Göz ile namaz kılınır mı?

Konusu 'Namaz kılmak' forumundadır ve Eylül tarafından 16 Temmuz 2013 başlatılmıştır.

  1. Eylül

    Eylül Moderatör

    Göz ile namaz nasıl kılınır?

    İslam dini kolaylık üzerine bina edilmiştir. Ayrıca sorumluluklar ve kulluk da kulun gücüne göredir. Bu nedenle hastalık, hafifletme ve kolaylaştırma sebebi sayılmıştır. Buna göre, ayakta namaz kılmaya gücü yetmeyen veya ayakta durmakta zorlanan kimse oturarak namazını kılabilir. Rükû veya secde etmeye gücü yetemeyen kimse ima ile namazı kılabilir.

    İma, namazda rükû ve secde yerine başla işaret etmektir.

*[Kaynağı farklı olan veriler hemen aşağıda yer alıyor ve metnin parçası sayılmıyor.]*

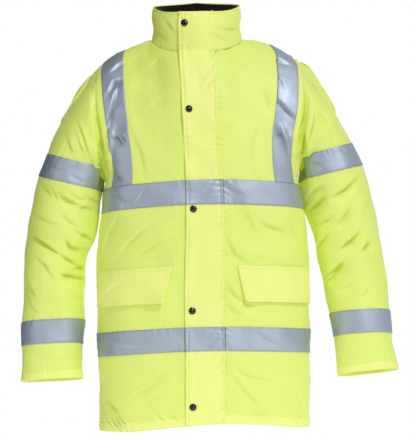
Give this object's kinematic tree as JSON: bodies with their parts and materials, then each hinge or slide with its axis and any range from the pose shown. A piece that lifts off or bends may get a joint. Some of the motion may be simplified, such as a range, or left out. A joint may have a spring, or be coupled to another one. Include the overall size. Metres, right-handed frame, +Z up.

Bu biçimde namaz kılan kimse rükû için başı biraz eğer, secde için ise rükûdan biraz daha fazla eğer.

    Secdede başını yere koyamayan kimsenin, bir şeyi başına kaldırarak ona secde etmesi caiz değildir. Böyle kişi imâ ile namaz kılar.

    Oturarak namaz kılamayan, sırt üstü yattığı yerde imâ eder. Bir kişi ayakta durmaya gücü yettiği halde, rüku ve secdeye gücü yetmiyorsa, ayakta veya oturarak imâ edebilir; ancak oturarak imâ etmesi daha uygundur.

    Oturarak namaz kılamayan, sırt üstü yattığı yerde ima eder. Bir kimse ayakta durmaya gücü yettiği halde, rüku ve secdeye gücü yetmiyorsa, ayakta veya oturarak imâ edebilir; yalnız oturarak imâ etmesi daha uygundur.

    Hanefilere göre, başı ile imâ yapamayacak derecede hasta olan kimsenin namazı kazaya kalır. Aklı başında olduğu ve ilâhî hitabı anladığı sürece bu böyle devam eder. Ancak bazı Hanefî hukukçuları bu durumda kazaya kalan namazları bir günlükten fazla olursa, aklı başında bile olsa, kazanın gerekmediğini söylemişlerdir. Onlar bu konuda güçlüğü kaldırma prensibine dayanırlar (el-Kâsânî, Bedai, I, 105 vd.; ez-Zühaylî, el-Fıkhu`l-İslâmî ve Edilletuh, Dimaşk, 1404/1984, I, 639)

    Çoğunluk İslâm hukukçularına göre ise, başı ile ima yapamayan kimse gözü ile (taraf) hatta kalbiyle imâ yaparak namazını kılar. Aklı başında olduğu sürece namazını kazaya bırakamaz.

    Özetle, hastanın namazında kolaylığın sınırı; Hanefilere göre başıyla ima, Malikilere göre, göz veya sadece niyetle ima, Şafii ve Hanbelilere göre ise, rükünlerin kalble izlenerek yerine getirilmesidir.